At low A values, there is little difference between I and I_o so small errors affecting either value become important.  At very high values of A, I is small and subject to larger percent errors.

 

18.  A compound with molecular mass 292.16 g/mol was dissolved in a 5 mL volumetric flask.  A 1.00 mL aliquot was withdrawn, placed in a 10 mL volumetric flask, and diluted to the mark.  The absorbance at 340 nm was 0.427 in a 1.000 cm cuvet.  The molar absorptivity at 340 nm is e₃₄₀ = 6130 M^-1 cm^-1.

a) Calculate the concentration of compound in the cuvet.

A = ebC or C = A/eb = 0.427/[(6130 M^-1 cm^-1)( 1.000 cm)] = 6.97 x 10^-5 M

b) What was the concentration of compound in the 5 mL flask?

C_cuvetteV_cuvette = C_5mLflaskV_5mLflask or C_5mLflask = (6.97 x 10^-5 M)(10 mL)/(1 mL) = 6.97 x 10^-4 M

c) How many milligrams of compound were used to make the 5 mL solution?

Mass = (5 mL)(6.97 x 10^-4 mmol/L)(292.16 mg/mmol) = 1.02 mg

 

Ch. 23                               3, 8a, 18, 20, 23

3.  If you wish to extract aqueous acetic acid into hexane, is it more effective to adjust the aqueous phase to pH 3 or pH 8?
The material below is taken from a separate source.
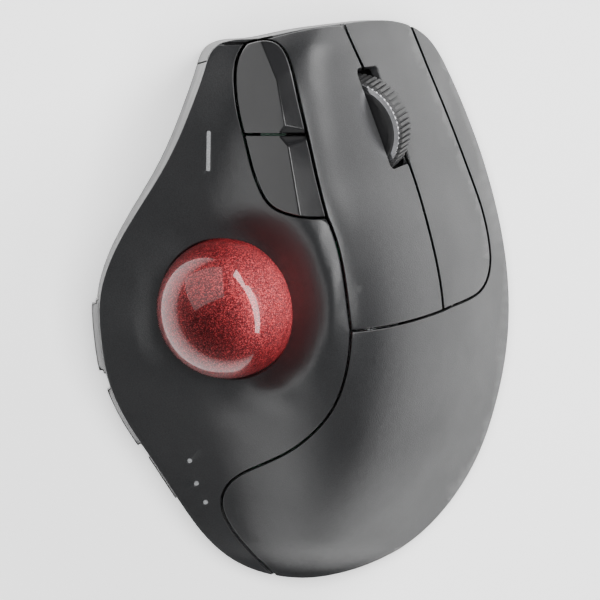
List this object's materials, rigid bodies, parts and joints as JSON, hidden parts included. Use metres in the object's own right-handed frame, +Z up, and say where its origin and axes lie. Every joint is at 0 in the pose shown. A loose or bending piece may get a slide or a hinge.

pH 3.  Under acidic conditions, acetic acid will be in the HA form that can partition between both phases while the A^- form will only exist in the aqueous phase.

 

8. Solute S has a partition coefficient of 4.0 between water (phase 1) and chloroform (phase 2) in Equation 23-1.

a)  Calculate the concentration of S in chloroform if [S(aq)] is 0.020 M.

K = 4.0 = [S(CHCl₃)]/[S(aq)]

[S(CHCl₃)] = K[S(aq)] = 4.0(0.020 M) = 0.080 M

 

 18.  The partition coefficient for a solute in chromatography is K = C_s/C_m, where C_s is the concentration in the stationary phase and C_m is the concentration in the mobile phase.  The larger the partition coefficient, the longer it takes a solute to be eluted.  Explain why.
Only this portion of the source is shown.